His second guest was Vice President Joe Biden, or, as Poehler calls him, "gorgeous charm monster Joe Biden." The charm monster was on a rampage. Meyers couldn't ask for two better first guests, something that Poehler was quick to remind him. They were easy, she said. "I"m worried how you're going to handle someone who's kind of a difficult guest."
It's an excellent point, as we still, really, have yet to see exactly what kind of late night host Meyers is going to be. Poehler and Biden? They were soft balls. Here's hoping that Meyers will go for something a bit harder. Because here's the thing: late night already has one ceaselessly enthusiastic host. Jimmy Fallon's uncontainable glee is a welcome respite from late night's usual smarm and snark, but that's Fallon's thing. It's the same way wryness and jadedness is Dave Letterman's thing, good-natured dickishness is Jimmy Kimmel's thing, and utter lunacy is Craig Ferguson's thing.
Seth Meyers still doesn't have a thing. But he has the potential for a good one. He has the potential to complicate the unfailing friendliness of Jimmy Fallon by peppering in a little bite. Wasn't that, after all, what made Meyers's work on SNL so great? The danger and naughtiness that the weekend allows for and that we all hoped he'd bring over to week nights?

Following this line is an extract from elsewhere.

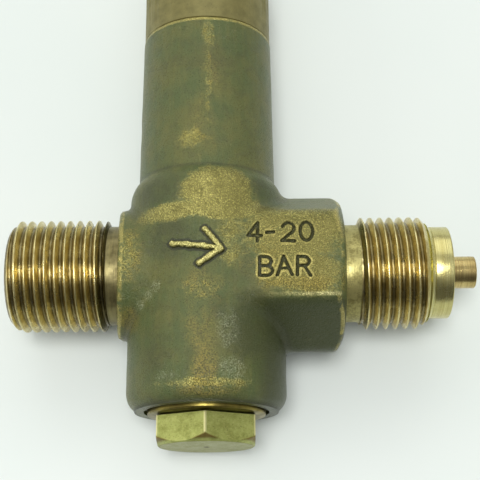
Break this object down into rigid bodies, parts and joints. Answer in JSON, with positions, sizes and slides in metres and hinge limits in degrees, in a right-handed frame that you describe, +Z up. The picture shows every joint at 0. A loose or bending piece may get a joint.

It's fitting that Joe Biden was one of Meyers's first guests, too, because he highlighted the other thing that sets Meyers apart from his new contemporaries: his political comedy acumen. How often have we seen late night hosts eviscerate politicians with low-ball monologue jokes, only to pander and roll out the red carpet for fawning, easy interviews when they visit their shows? Meyers is in a unique position. He's lampooned all of these politicians—quite smartly, too—on SNL. He delivered a spectacular roast at the White House Correspondents Dinner.
He has a history of sending these guys up to their faces, for calling no bullshit in person. There were hints of that guy with that talent Monday night, when Meyers mocked Biden's histrionics at the State of the Union Address. How great would it be if he ramped it up?
The most concerning thing about Meyers's Late Night debut, however, was that its biggest asset was its biggest concern. Amy Poehler was just about the best first guest a new host could ask for. Knowing that, Meyers took full advantage of her. She pretty much co-hosted the second half of his show. Sitting next to Joe Biden, her interjections were the funniest parts of his interview. Her own segment might as well have been on her own show for the epic way she just started riffing and entertaining us all, Meyers not necessary.
Still, Meyers has that nice guy enthusiasm you can't resist; the kind that, even if you are alarmed to see him when or in a way you least expect to—like on weeknights, or with legs—you can't help but want to run into him again. For now, though, that's all we may want: occasional run-ins. Meyers still has a way to go if he wants to make his new weeknight gig must-see daily viewing.